• Goal of the exercise: Gather, from the listing beneath this task, every line holding the string "shown".

Data entries:
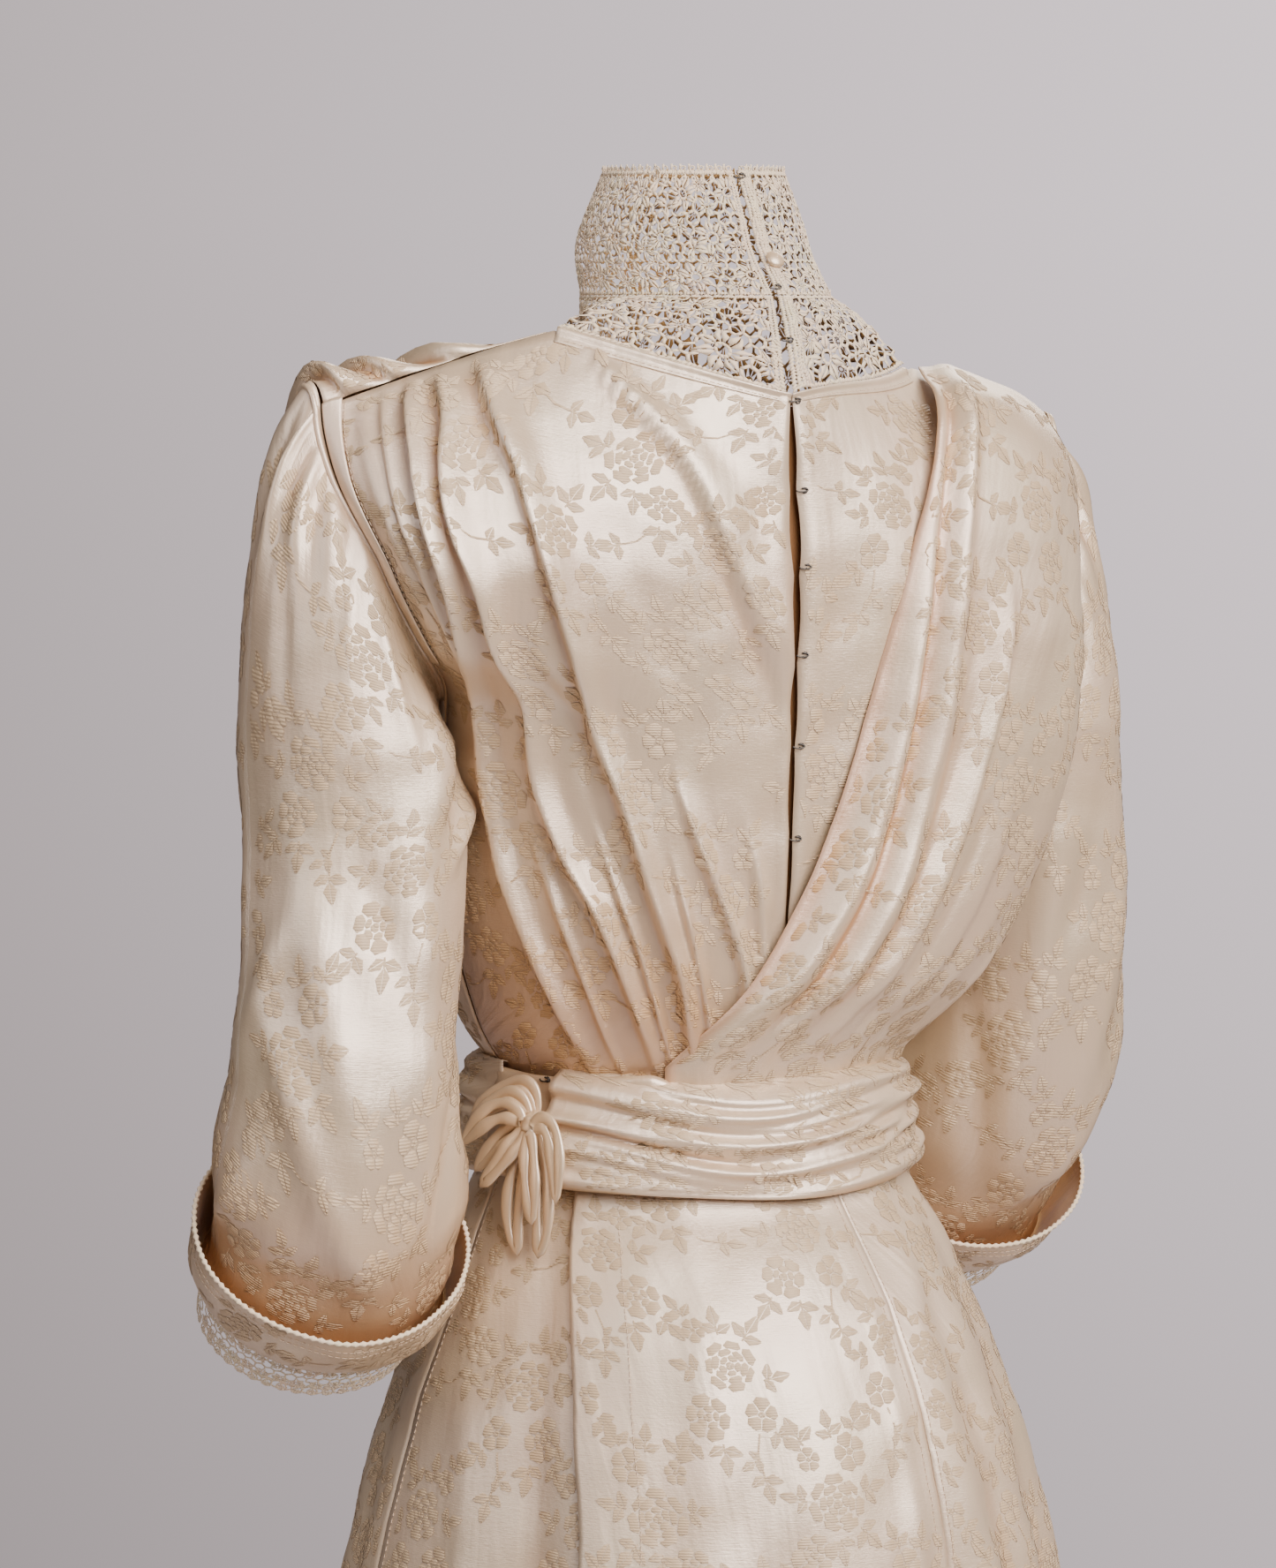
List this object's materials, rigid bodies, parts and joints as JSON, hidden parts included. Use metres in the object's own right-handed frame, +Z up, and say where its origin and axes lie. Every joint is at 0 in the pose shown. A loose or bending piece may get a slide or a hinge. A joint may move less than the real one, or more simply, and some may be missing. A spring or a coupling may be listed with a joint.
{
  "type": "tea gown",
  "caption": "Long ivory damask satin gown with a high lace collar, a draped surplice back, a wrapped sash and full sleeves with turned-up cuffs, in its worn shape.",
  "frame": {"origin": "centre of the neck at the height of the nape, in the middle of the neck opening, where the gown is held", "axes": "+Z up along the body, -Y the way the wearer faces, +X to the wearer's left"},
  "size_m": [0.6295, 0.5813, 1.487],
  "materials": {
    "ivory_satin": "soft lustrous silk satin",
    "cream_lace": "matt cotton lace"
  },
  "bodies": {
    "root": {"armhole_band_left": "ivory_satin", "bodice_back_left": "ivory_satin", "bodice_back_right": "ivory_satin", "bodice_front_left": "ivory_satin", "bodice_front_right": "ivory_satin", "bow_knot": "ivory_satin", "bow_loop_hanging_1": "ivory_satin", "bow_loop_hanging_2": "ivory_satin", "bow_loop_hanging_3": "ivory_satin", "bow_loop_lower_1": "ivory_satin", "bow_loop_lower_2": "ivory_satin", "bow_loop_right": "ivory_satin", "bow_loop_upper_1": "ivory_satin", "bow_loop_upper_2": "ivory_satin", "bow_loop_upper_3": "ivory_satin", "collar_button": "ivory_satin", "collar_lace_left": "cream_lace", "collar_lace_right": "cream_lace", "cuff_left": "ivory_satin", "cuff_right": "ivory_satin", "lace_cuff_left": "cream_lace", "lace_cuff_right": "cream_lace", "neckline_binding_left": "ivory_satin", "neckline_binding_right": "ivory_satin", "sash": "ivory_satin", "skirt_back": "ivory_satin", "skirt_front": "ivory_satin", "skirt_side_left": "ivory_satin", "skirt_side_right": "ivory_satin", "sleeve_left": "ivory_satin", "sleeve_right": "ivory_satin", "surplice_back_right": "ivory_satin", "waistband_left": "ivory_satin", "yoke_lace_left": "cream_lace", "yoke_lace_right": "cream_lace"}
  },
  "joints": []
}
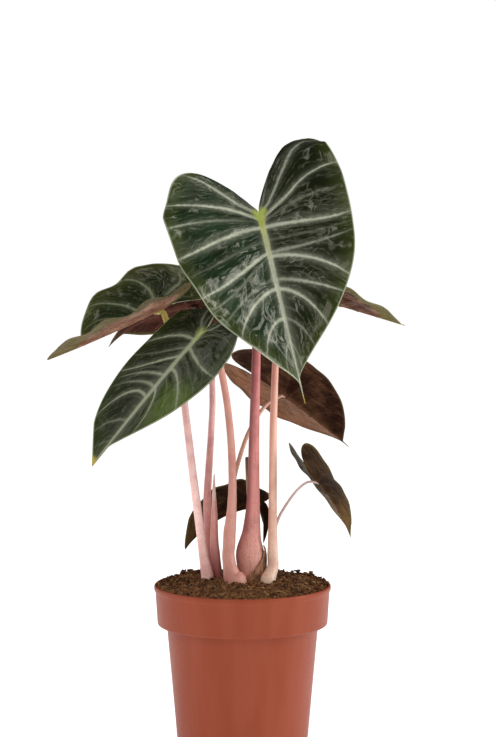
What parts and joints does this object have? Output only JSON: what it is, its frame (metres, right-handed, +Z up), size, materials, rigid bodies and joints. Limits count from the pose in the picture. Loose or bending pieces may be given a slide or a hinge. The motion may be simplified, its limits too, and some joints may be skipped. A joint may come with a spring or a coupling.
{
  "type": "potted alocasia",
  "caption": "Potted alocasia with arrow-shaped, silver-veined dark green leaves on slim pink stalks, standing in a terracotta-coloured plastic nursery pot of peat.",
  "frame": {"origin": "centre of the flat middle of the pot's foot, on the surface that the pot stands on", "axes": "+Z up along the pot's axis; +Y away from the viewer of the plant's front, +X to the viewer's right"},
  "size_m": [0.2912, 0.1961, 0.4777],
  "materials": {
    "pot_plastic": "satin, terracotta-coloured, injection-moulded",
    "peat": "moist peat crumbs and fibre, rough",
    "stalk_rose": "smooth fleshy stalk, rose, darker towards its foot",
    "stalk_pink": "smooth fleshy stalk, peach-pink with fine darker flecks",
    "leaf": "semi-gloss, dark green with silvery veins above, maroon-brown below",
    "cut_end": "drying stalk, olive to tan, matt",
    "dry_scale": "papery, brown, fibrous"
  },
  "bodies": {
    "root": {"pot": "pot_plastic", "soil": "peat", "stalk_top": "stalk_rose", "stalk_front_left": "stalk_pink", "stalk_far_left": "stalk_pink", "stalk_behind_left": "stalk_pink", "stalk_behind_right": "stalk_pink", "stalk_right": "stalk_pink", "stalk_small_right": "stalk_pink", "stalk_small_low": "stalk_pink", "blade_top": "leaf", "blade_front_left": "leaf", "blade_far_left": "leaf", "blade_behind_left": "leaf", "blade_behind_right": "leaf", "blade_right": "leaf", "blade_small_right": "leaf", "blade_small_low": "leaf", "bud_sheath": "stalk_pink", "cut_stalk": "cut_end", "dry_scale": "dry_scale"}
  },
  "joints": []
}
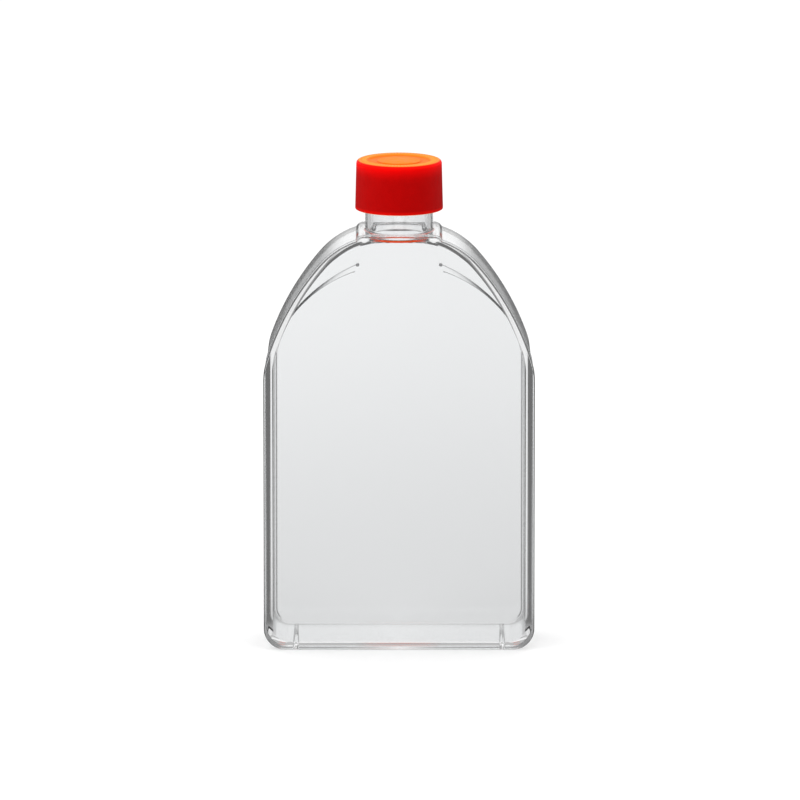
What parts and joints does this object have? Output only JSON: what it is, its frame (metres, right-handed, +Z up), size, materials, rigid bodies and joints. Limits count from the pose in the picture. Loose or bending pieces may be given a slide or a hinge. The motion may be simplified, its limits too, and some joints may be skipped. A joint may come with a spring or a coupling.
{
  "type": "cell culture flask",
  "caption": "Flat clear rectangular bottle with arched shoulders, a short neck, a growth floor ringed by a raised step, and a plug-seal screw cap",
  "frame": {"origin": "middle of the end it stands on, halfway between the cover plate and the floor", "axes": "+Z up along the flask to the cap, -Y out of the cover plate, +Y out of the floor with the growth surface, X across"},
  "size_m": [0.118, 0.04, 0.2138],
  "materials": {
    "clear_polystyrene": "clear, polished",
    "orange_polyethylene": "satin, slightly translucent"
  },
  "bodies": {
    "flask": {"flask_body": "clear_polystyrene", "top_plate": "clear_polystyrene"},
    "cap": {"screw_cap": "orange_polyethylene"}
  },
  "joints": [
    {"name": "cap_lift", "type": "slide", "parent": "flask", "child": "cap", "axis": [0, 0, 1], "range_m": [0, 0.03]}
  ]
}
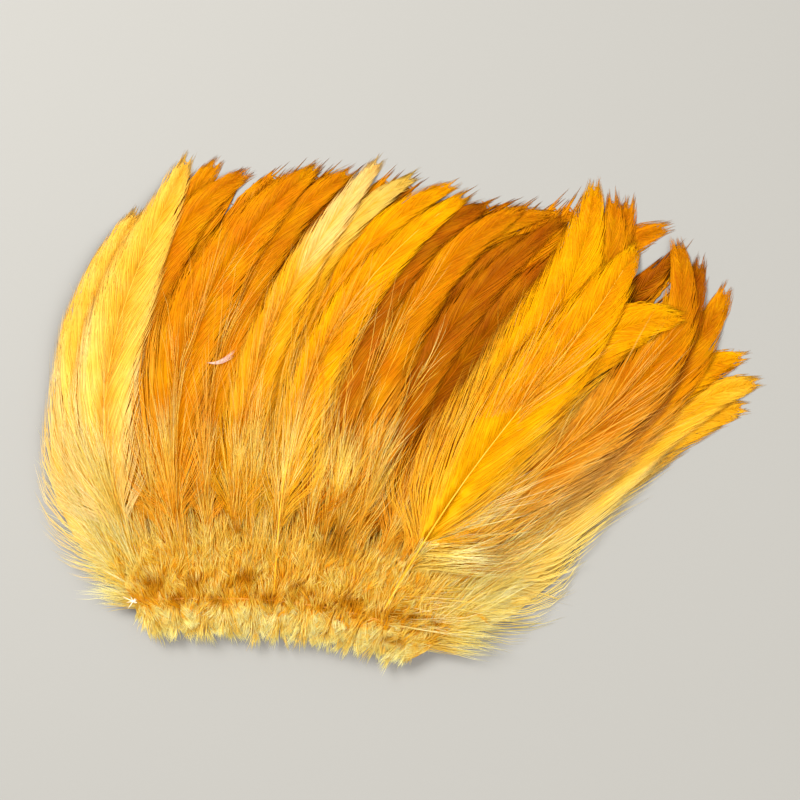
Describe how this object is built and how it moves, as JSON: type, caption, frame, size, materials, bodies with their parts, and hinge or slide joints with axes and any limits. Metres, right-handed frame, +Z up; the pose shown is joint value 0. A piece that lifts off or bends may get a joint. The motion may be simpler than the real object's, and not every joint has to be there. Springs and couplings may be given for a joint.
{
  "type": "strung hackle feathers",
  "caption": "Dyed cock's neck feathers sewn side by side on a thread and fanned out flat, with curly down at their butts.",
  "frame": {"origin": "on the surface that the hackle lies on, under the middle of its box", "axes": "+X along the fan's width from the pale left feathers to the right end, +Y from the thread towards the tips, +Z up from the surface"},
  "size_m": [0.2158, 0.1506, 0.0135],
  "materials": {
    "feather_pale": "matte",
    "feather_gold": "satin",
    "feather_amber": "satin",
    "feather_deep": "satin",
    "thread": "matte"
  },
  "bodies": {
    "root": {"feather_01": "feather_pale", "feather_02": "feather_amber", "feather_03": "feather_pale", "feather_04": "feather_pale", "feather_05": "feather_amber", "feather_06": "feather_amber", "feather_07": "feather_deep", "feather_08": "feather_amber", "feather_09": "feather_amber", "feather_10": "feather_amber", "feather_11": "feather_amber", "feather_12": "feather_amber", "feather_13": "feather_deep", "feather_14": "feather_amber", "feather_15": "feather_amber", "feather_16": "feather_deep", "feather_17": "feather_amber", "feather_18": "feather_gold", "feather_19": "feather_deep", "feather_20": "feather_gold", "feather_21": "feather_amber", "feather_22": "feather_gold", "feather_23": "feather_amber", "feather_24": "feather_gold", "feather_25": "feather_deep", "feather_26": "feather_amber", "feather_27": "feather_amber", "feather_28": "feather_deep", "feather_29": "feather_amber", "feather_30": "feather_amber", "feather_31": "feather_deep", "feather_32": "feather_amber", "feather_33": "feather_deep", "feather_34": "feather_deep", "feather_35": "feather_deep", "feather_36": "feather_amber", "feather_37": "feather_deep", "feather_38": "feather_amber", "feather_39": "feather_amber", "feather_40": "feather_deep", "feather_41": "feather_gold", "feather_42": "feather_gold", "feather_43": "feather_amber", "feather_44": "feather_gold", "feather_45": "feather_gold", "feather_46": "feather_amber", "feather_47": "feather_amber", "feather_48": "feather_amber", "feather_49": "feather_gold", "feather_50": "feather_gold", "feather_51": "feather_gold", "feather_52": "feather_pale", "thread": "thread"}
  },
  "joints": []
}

• Task response:
List this object's materials, rigid bodies, parts and joints as JSON, hidden parts included. Use metres in the object's own right-handed frame, +Z up, and say where its origin and axes lie. Every joint is at 0 in the pose shown. A loose or bending piece may get a slide or a hinge. A joint may move less than the real one, or more simply, and some may be missing. A spring or a coupling may be listed with a joint.
Describe how this object is built and how it moves, as JSON: type, caption, frame, size, materials, bodies with their parts, and hinge or slide joints with axes and any limits. Metres, right-handed frame, +Z up; the pose shown is joint value 0. A piece that lifts off or bends may get a joint. The motion may be simpler than the real object's, and not every joint has to be there. Springs and couplings may be given for a joint.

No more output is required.